- Input -
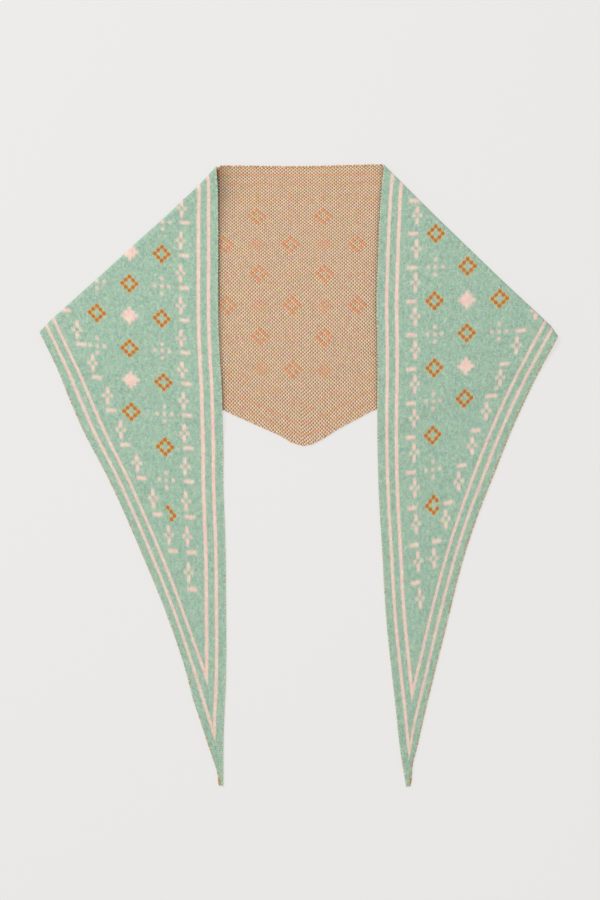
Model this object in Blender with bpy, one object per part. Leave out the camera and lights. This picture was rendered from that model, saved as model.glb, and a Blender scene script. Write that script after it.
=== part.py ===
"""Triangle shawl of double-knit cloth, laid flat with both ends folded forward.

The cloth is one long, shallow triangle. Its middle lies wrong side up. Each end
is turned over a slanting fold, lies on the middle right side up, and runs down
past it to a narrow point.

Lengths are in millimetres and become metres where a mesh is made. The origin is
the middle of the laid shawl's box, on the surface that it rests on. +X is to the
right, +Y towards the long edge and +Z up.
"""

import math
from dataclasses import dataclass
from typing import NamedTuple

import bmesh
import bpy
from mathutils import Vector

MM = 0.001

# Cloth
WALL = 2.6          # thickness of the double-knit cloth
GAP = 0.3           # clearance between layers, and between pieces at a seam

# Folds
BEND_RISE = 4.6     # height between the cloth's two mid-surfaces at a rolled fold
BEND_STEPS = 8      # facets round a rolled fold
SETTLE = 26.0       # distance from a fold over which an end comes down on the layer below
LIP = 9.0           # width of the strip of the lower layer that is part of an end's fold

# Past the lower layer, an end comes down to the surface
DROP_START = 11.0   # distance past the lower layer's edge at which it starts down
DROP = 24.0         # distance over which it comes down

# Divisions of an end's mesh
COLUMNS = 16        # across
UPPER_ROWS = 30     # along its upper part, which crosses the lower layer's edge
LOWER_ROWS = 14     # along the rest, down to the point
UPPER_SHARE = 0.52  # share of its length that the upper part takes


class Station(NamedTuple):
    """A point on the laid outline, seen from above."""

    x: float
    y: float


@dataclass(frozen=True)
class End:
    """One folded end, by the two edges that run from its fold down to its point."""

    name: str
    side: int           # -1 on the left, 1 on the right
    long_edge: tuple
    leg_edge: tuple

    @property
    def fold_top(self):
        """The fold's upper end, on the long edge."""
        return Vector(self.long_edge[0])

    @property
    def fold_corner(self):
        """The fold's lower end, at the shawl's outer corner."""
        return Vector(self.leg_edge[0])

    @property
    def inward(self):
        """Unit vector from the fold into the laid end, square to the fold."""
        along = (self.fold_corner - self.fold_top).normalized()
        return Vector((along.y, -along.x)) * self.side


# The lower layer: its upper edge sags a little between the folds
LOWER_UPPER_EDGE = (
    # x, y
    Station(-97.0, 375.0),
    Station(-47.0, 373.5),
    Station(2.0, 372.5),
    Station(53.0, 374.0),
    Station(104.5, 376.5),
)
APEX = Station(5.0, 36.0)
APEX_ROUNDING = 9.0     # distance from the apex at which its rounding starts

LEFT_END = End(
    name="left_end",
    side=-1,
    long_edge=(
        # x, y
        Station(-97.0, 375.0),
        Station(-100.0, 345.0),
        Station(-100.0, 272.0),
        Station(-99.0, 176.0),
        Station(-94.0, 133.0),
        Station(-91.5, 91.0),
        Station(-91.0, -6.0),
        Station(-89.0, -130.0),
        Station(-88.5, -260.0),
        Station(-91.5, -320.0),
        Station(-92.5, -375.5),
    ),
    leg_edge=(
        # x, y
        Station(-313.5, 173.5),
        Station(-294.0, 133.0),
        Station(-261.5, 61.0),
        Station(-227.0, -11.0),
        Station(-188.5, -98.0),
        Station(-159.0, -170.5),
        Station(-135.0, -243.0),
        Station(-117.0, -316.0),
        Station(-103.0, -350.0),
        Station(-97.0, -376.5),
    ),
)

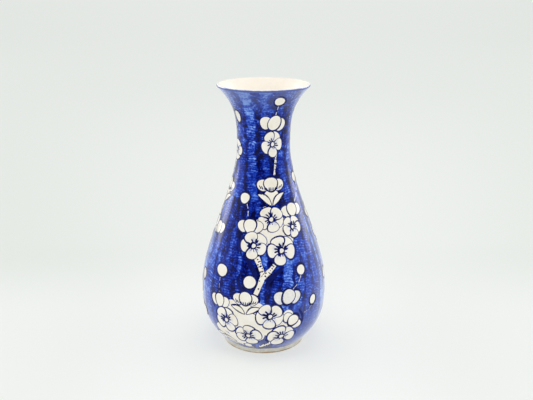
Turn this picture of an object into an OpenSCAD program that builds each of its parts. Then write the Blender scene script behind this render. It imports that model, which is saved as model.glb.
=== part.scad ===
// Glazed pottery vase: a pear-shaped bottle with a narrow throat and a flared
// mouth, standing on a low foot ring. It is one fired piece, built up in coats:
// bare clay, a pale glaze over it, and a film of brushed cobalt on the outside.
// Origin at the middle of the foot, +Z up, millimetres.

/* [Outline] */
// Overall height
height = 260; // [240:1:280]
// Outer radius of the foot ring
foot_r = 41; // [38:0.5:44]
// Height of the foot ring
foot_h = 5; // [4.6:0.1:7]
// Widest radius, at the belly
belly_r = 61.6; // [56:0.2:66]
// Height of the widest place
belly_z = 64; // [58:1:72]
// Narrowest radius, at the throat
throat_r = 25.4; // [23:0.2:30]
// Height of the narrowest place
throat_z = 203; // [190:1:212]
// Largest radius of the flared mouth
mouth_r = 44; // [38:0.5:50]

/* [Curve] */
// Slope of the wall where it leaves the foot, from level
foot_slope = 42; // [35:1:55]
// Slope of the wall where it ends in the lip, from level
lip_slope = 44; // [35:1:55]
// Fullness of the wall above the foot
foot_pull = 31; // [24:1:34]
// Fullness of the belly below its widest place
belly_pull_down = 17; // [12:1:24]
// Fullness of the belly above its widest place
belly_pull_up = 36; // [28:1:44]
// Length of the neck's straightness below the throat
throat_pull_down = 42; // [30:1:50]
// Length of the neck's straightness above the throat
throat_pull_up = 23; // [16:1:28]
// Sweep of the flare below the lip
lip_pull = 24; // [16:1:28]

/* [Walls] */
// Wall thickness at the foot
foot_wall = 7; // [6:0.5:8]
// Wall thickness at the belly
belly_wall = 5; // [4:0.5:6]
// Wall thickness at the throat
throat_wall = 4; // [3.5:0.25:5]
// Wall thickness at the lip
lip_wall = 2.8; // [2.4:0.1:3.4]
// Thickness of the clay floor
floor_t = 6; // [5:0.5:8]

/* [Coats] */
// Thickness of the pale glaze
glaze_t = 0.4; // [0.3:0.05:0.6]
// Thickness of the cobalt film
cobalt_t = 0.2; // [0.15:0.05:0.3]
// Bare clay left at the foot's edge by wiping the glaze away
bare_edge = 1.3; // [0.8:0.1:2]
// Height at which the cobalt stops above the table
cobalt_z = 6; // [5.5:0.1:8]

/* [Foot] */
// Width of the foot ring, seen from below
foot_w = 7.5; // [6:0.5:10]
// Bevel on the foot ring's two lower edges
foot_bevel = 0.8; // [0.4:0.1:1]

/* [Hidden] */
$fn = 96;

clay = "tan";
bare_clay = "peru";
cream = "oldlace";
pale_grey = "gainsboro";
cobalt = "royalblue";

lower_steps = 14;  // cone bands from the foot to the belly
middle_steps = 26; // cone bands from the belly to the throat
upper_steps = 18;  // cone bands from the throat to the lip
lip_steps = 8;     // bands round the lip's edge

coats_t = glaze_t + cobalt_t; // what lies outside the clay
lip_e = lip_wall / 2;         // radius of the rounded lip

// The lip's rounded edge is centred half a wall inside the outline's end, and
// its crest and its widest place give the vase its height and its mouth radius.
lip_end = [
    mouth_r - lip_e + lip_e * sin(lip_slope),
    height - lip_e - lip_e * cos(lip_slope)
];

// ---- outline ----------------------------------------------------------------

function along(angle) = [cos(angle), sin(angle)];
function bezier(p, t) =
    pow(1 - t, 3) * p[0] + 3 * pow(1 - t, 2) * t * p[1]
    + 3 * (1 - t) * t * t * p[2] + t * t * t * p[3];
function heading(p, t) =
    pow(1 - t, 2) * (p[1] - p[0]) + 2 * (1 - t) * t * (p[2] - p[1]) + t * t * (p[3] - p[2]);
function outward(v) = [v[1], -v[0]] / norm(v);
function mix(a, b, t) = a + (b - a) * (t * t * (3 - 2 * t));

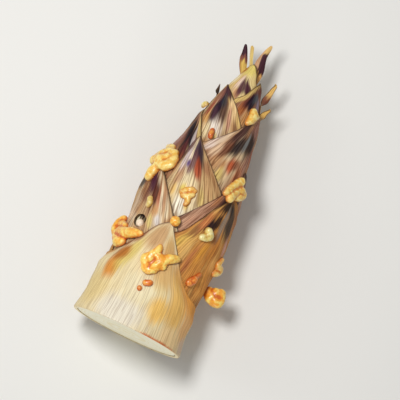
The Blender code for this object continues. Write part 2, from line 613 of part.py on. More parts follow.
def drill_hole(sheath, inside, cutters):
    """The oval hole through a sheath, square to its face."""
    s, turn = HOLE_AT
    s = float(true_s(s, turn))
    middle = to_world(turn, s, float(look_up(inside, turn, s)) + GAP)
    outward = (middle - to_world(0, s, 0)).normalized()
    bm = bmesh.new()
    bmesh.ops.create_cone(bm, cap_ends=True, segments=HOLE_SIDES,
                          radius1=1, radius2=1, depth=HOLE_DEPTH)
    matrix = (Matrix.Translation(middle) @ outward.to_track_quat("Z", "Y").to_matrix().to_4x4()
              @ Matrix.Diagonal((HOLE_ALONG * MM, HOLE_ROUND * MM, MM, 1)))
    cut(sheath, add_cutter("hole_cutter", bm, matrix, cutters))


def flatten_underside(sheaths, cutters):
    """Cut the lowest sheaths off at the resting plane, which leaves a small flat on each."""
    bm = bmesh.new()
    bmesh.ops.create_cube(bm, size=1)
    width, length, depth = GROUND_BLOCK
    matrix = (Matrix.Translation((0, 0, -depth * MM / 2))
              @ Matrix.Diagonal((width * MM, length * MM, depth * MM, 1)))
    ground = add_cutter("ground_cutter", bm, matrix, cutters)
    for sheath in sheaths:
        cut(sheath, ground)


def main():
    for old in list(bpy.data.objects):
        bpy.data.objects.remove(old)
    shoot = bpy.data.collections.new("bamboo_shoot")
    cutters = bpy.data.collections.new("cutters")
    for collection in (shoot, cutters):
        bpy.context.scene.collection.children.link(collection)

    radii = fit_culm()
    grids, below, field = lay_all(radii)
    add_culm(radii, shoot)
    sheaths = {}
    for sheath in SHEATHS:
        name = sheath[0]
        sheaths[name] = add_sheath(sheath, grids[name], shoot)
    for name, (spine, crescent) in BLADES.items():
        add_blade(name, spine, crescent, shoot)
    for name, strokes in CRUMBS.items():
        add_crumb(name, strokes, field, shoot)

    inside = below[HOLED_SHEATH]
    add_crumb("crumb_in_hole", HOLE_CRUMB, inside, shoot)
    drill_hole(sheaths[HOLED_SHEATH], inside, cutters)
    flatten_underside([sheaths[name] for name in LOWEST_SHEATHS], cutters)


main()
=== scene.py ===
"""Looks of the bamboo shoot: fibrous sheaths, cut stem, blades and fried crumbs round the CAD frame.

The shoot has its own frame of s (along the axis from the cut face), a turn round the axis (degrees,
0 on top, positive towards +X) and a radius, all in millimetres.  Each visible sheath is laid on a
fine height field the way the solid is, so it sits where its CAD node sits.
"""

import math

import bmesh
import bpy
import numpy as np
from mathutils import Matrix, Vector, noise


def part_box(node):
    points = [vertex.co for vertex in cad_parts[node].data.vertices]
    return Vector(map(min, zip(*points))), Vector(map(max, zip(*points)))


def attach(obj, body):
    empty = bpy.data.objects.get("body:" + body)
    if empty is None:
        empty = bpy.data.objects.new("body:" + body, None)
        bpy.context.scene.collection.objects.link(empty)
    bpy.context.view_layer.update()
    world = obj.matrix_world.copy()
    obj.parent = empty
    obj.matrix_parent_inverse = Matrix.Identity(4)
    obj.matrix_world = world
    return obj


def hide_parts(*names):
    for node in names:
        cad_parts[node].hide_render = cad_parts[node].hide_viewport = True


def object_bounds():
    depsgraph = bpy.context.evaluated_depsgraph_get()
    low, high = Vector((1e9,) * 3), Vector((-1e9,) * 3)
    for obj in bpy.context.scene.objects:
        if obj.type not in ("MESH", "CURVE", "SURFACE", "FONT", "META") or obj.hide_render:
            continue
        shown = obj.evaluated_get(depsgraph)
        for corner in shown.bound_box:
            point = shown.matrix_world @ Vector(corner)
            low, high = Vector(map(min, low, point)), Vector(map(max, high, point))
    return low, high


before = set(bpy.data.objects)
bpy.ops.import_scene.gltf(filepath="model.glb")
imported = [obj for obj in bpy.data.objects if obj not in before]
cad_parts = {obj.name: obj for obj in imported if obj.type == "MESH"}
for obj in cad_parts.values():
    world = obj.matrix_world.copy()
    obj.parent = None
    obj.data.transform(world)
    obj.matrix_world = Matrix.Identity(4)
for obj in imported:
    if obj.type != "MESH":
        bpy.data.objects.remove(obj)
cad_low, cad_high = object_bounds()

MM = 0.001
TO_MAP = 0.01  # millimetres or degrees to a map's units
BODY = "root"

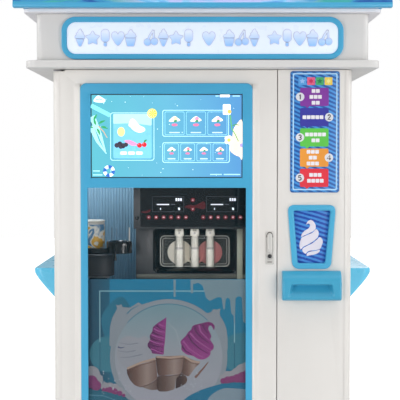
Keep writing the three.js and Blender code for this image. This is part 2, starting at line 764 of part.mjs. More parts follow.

- Task instructions -
Above this instruction are the records; retype exactly the lines from the one containing "radii = fit_culm()" up to and including the one containing "obj.matrix_world = world".

- Result -
    radii = fit_culm()
    grids, below, field = lay_all(radii)
    add_culm(radii, shoot)
    sheaths = {}
    for sheath in SHEATHS:
        name = sheath[0]
        sheaths[name] = add_sheath(sheath, grids[name], shoot)
    for name, (spine, crescent) in BLADES.items():
        add_blade(name, spine, crescent, shoot)
    for name, strokes in CRUMBS.items():
        add_crumb(name, strokes, field, shoot)

    inside = below[HOLED_SHEATH]
    add_crumb("crumb_in_hole", HOLE_CRUMB, inside, shoot)
    drill_hole(sheaths[HOLED_SHEATH], inside, cutters)
    flatten_underside([sheaths[name] for name in LOWEST_SHEATHS], cutters)


main()
=== scene.py ===
"""Looks of the bamboo shoot: fibrous sheaths, cut stem, blades and fried crumbs round the CAD frame.

The shoot has its own frame of s (along the axis from the cut face), a turn round the axis (degrees,
0 on top, positive towards +X) and a radius, all in millimetres.  Each visible sheath is laid on a
fine height field the way the solid is, so it sits where its CAD node sits.
"""

import math

import bmesh
import bpy
import numpy as np
from mathutils import Matrix, Vector, noise


def part_box(node):
    points = [vertex.co for vertex in cad_parts[node].data.vertices]
    return Vector(map(min, zip(*points))), Vector(map(max, zip(*points)))


def attach(obj, body):
    empty = bpy.data.objects.get("body:" + body)
    if empty is None:
        empty = bpy.data.objects.new("body:" + body, None)
        bpy.context.scene.collection.objects.link(empty)
    bpy.context.view_layer.update()
    world = obj.matrix_world.copy()
    obj.parent = empty
    obj.matrix_parent_inverse = Matrix.Identity(4)
    obj.matrix_world = world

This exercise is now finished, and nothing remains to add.